Introduction: In North America ~400 individuals per year die in submersed vehicles, accounting for 5-11% of all drownings. About half of people surveyed would let the vehicle fill with water before attempting exit.

Methods: We used a crane and two passenger vehicles of the same make, model, and year—one with passenger compartment intact (I) and one with holes (H) in the floor (area~2200 cm2)—to conduct occupied and unoccupied submersions.

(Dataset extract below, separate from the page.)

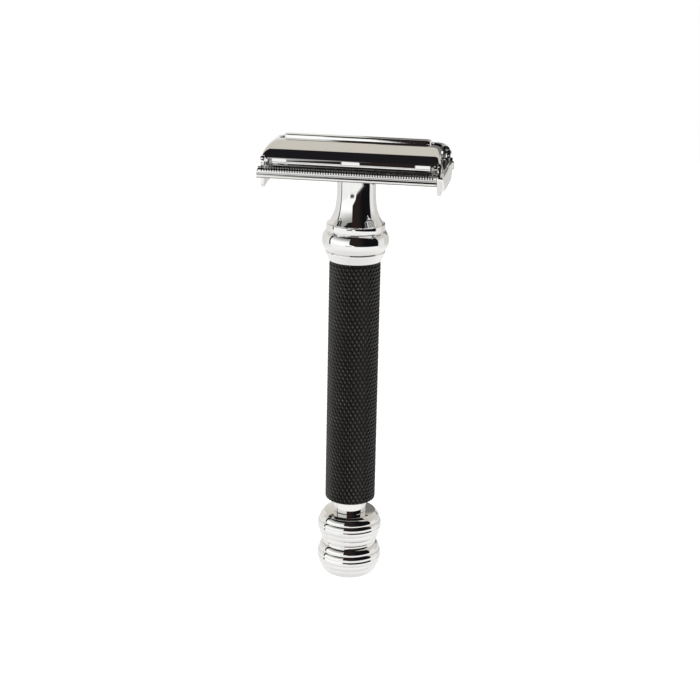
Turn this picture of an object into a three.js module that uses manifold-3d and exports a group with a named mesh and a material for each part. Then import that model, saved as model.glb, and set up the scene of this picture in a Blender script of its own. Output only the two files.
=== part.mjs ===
// Twist-to-open double-edge safety razor.
// Millimetres, +Z up along the handle, X along the blade, -Y towards the front door.
// The origin is the centre of the knob's flat bottom. The doors are closed at rest.

import * as THREE from 'three';
import { mergeVertices } from 'three/addons/utils/BufferGeometryUtils.js';
import Module from 'manifold-3d';

const wasm = await Module();
wasm.setup();

// ---- driving dimensions ----

const ROUND = 32;                    // facets round a large turned part
const SMALL = 16;                    // facets round a pin, rod or ring
const FIT = 0.05;                    // gap between two pieces that are fixed together
const RUN = 0.1;                     // gap between two pieces that move on each other

// Handle
const TUBE = { bottom: 19.6, top: 80.95, outer: 6.2, inner: 4.95, edge: 0.6 };
const NECK = { spigotBottom: 72, top: 103.35, radius: 4.63, bore: 3 };
const YOKE_SLOT = { halfWidth: 2.2, bottom: 99.8 };

// Knob and drive screw
const KNOB = { foot: 5.2, bead: 7.95, waist: 6.7, top: 16.4, topRadius: 6.2, bore: 3.4, boreBottom: 5 };
const STEM = { radius: 4.1, spigot: 3.3, bottom: 5.3, shoulder: 16.45, step: 28, top: 33, neck: 3.6 };
const STEM_GROOVE = { bottom: 29.25, top: 30.05, radius: 3.15 };
const STEM_BORE = { radius: 3, bottom: 8 };
const DRIVE_NUT = { bottom: 22, top: 32, outer: 2.95, inner: 2.2 };
const SCREW = { bottom: 20.4, top: 34.8, crest: 2.1, root: 1.75, lead: 1.6 };
const LIFT = 2.6;                    // travel of the lifter when the doors open fully
const ROD = { radius: 1.6, top: 99.95, spigot: 1.1, spigotTop: 101.1 };

// Head
const HEAD_HALF = 21.8;              // half length of the head; each guard bar reaches it at one end
const GUARD_HALF = 20.2;             // where each guard bar stops at its other end
const BAR_INNER = 10.45;             // the guard bars lie outside this distance from the middle
const TRAY_HALF = 18.5;              // half length of the tray and of the blade's cutting edges
const FLOOR = { bottom: 103.4, top: 104.2 };
const RIDGE = { inner: 8.2, outer: 9.2, top: 104.87 };
const TOOTH = { pitch: 0.605, gap: 0.29, count: 72, root: 103.7, top: 104.7, endMargin: 0.35 };
const LATHER_SLOT = { length: 9, spacing: 12.4, inner: 9.55, outer: 10.55 };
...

Results: Three phases of submersion were identified:

  1. FLOATING, vehicles floated for 15 s (H) to 63 s (I) before the water reached the bottom of the side windows;
  2. SINKING, the subsequent period until the vehicle is completely under water, but before it fills completely; and
  3. SUBMERGED, the vehicle was full of water and several feet below the surface. Total time to submersion was 150 s for I but only 37 s for H. Opening the door to exit Vehicle I decreased submersion time from 150 to 30 s. Even the most difficult exit strategy attempted (three men and a child manikin through one window) was quickly performed from Vehicle I (only 51 s). During one exit attempt, initiated during the sinking phase, it was impossible to open the doors or windows until the vehicle was completely full of water.

Conclusions: A vehicle is most easily exited during the initial Floating Phase. We suggest the following escape procedure: SEATBELT(s) unfastened; WINDOWS open; CHILDREN released from restraints and brought close to an adult; and OUT, children should exit first.